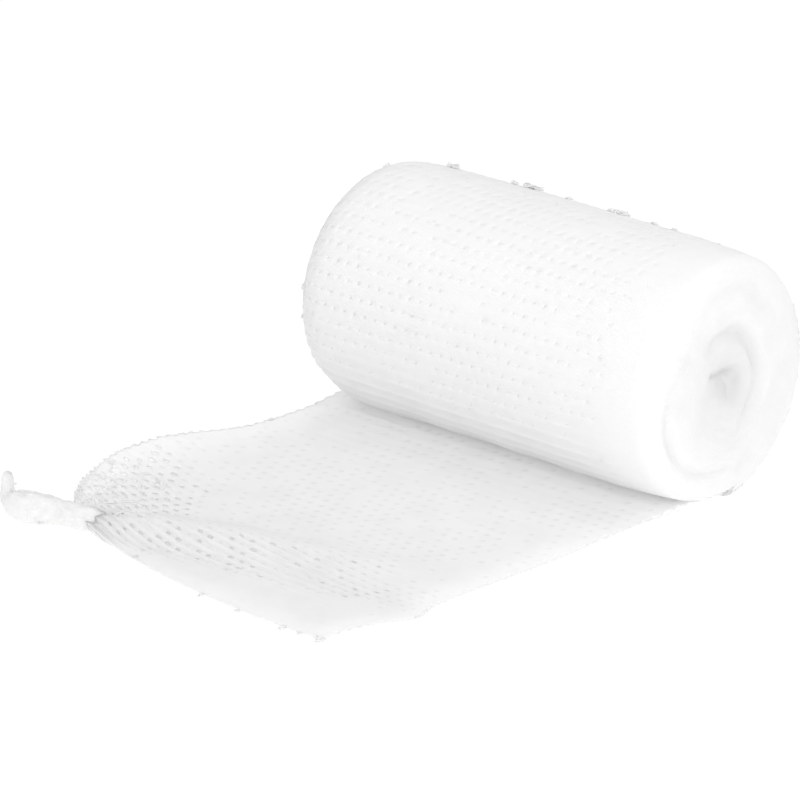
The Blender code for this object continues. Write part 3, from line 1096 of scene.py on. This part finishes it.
def strip_spot(u, v):
    """A point of the loose end, how open its weave is and how clear its ribs."""
    down = strip_share(v)
    place, fold = strip_point(u, down)
    if not fold.near_side:
        place.z += pleat_lift(place.x, place.y)
    contact = 1.0 - smooth_step(*CONTACT_ENDS, -place.y)
    place.z = max(place.z, LOWEST_MIDDLE) + CONTACT_LIFT * contact
    open_weave = SLACK_OPEN
    rib = SLACK_RIB
    raised = smooth_step(*FOLD_RISES, fold.height)
    if fold.near_side:
        before, after = SLOPE_FADES
        start = smooth_step(0.0, SLOPE_STARTS, fold.distance)
        stop = 1.0 - smooth_step(fold.width - before, fold.width + after, fold.distance)
        slope = start * stop * raised
        beyond = smooth_step(fold.width, fold.width + after, fold.distance) * raised
        open_weave += (SLOPE_OPEN - open_weave) * slope
        open_weave += (FLAT_OPEN - open_weave) * beyond
        rib += (1.0 - rib) * slope
        rib *= 1.0 - FLAT_RIB_LOSS * beyond
    gather = math.hypot(place.x - GATHER_CENTRE[0], place.y - GATHER_CENTRE[1])
    pulled = 1.0 - smooth_step(*GATHER_REACH, gather)
    if fold.near_side:
        pulled *= 1.0 - raised
    open_weave += (GATHER_OPEN - open_weave) * pulled
    rib += (GATHER_RIB - rib) * pulled
    return Spot(place, open_weave, rib)


strip_guide = guide_form("strip guide", 140, 170, strip_spot)
print("loose end's guide:", len(strip_guide.data.vertices), "points")

# %% [markdown]
# Here the widest holes are cut right through, so the surface under the gauze shows in them. The
# selvedges draw in a little at each row, and Solidify gives the cloth its thickness.

# %% The loose end, woven
STRIP_HOLES_ACROSS = 31
STRIP_HOLE_ROWS = 43
CLOTH_THICKNESS = 0.28 * MM

strip_mesh = run_tree(
    strip_guide,
    weave,
    Holes_across=STRIP_HOLES_ACROSS,
    Hole_rows=STRIP_HOLE_ROWS,
    Hole_width=0.23,
    Hole_height=0.19,
    Hole_slant=-0.4,
    Lip=0.35,
    Lip_height=0.03 * MM,
    Patchiness=1.1,
    Pit_depth=0.05 * MM,
    Rib_height=0.32 * MM,
    Rib_place=0.5,
    Rib_sharpness=4.5,
    # The hollows between the ribs get a little painted shade.
    Thin_between_ribs=0.12,
    Unevenness=0.05 * MM,
    Row_wander=0.4,
    Ragged_selvedge=0.011,
    Ragged_cut=0.010,
    Cut_above=0.6,
    Seed=5,
    Material=loose_cotton,
)
strip = add_piece("loose_gauze_strip", strip_mesh)
bpy.data.objects.remove(strip_guide, do_unlink=True)
thickness = strip.modifiers.new("thickness", "SOLIDIFY")
thickness.thickness = CLOTH_THICKNESS
thickness.offset = 0.0
print("loose end:", 2 * triangles(strip_mesh), "triangles without its rims")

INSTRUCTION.
Quote the listing in full, please, keeping every line exact.

WRITTEN SOLUTION.
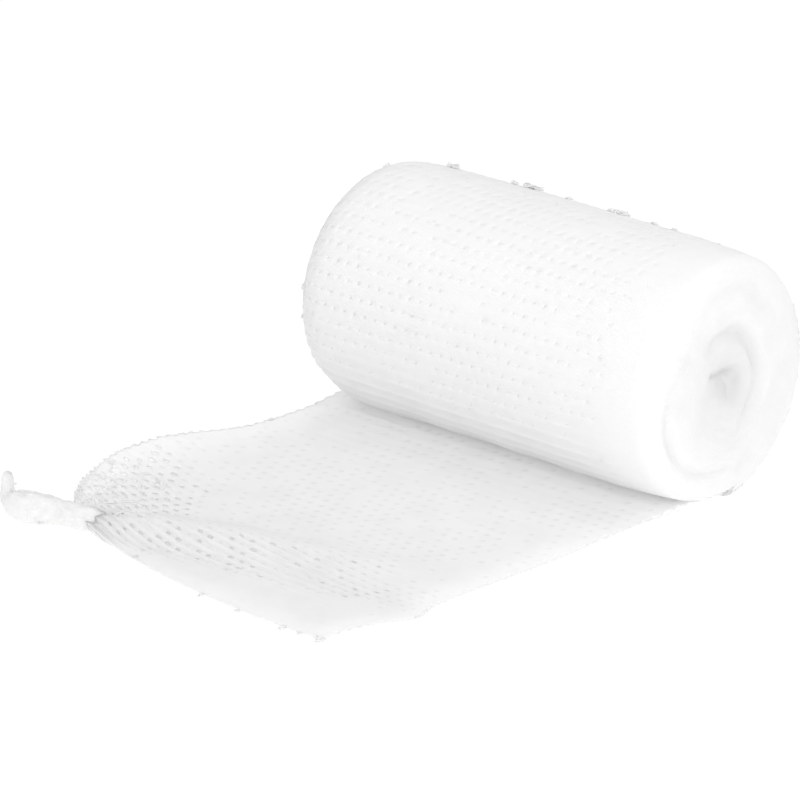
The Blender code for this object continues. Write part 3, from line 1096 of scene.py on. This part finishes it.
def strip_spot(u, v):
    """A point of the loose end, how open its weave is and how clear its ribs."""
    down = strip_share(v)
    place, fold = strip_point(u, down)
    if not fold.near_side:
        place.z += pleat_lift(place.x, place.y)
    contact = 1.0 - smooth_step(*CONTACT_ENDS, -place.y)
    place.z = max(place.z, LOWEST_MIDDLE) + CONTACT_LIFT * contact
    open_weave = SLACK_OPEN
    rib = SLACK_RIB
    raised = smooth_step(*FOLD_RISES, fold.height)
    if fold.near_side:
        before, after = SLOPE_FADES
        start = smooth_step(0.0, SLOPE_STARTS, fold.distance)
        stop = 1.0 - smooth_step(fold.width - before, fold.width + after, fold.distance)
        slope = start * stop * raised
        beyond = smooth_step(fold.width, fold.width + after, fold.distance) * raised
        open_weave += (SLOPE_OPEN - open_weave) * slope
        open_weave += (FLAT_OPEN - open_weave) * beyond
        rib += (1.0 - rib) * slope
        rib *= 1.0 - FLAT_RIB_LOSS * beyond
    gather = math.hypot(place.x - GATHER_CENTRE[0], place.y - GATHER_CENTRE[1])
    pulled = 1.0 - smooth_step(*GATHER_REACH, gather)
    if fold.near_side:
        pulled *= 1.0 - raised
    open_weave += (GATHER_OPEN - open_weave) * pulled
    rib += (GATHER_RIB - rib) * pulled
    return Spot(place, open_weave, rib)


strip_guide = guide_form("strip guide", 140, 170, strip_spot)
print("loose end's guide:", len(strip_guide.data.vertices), "points")

# %% [markdown]
# Here the widest holes are cut right through, so the surface under the gauze shows in them. The
# selvedges draw in a little at each row, and Solidify gives the cloth its thickness.

# %% The loose end, woven
STRIP_HOLES_ACROSS = 31
STRIP_HOLE_ROWS = 43
CLOTH_THICKNESS = 0.28 * MM

strip_mesh = run_tree(
    strip_guide,
    weave,
    Holes_across=STRIP_HOLES_ACROSS,
    Hole_rows=STRIP_HOLE_ROWS,
    Hole_width=0.23,
    Hole_height=0.19,
    Hole_slant=-0.4,
    Lip=0.35,
    Lip_height=0.03 * MM,
    Patchiness=1.1,
    Pit_depth=0.05 * MM,
    Rib_height=0.32 * MM,
    Rib_place=0.5,
    Rib_sharpness=4.5,
    # The hollows between the ribs get a little painted shade.
    Thin_between_ribs=0.12,
    Unevenness=0.05 * MM,
    Row_wander=0.4,
    Ragged_selvedge=0.011,
    Ragged_cut=0.010,
    Cut_above=0.6,
    Seed=5,
    Material=loose_cotton,
)
strip = add_piece("loose_gauze_strip", strip_mesh)
bpy.data.objects.remove(strip_guide, do_unlink=True)
thickness = strip.modifiers.new("thickness", "SOLIDIFY")
thickness.thickness = CLOTH_THICKNESS
thickness.offset = 0.0
print("loose end:", 2 * triangles(strip_mesh), "triangles without its rims")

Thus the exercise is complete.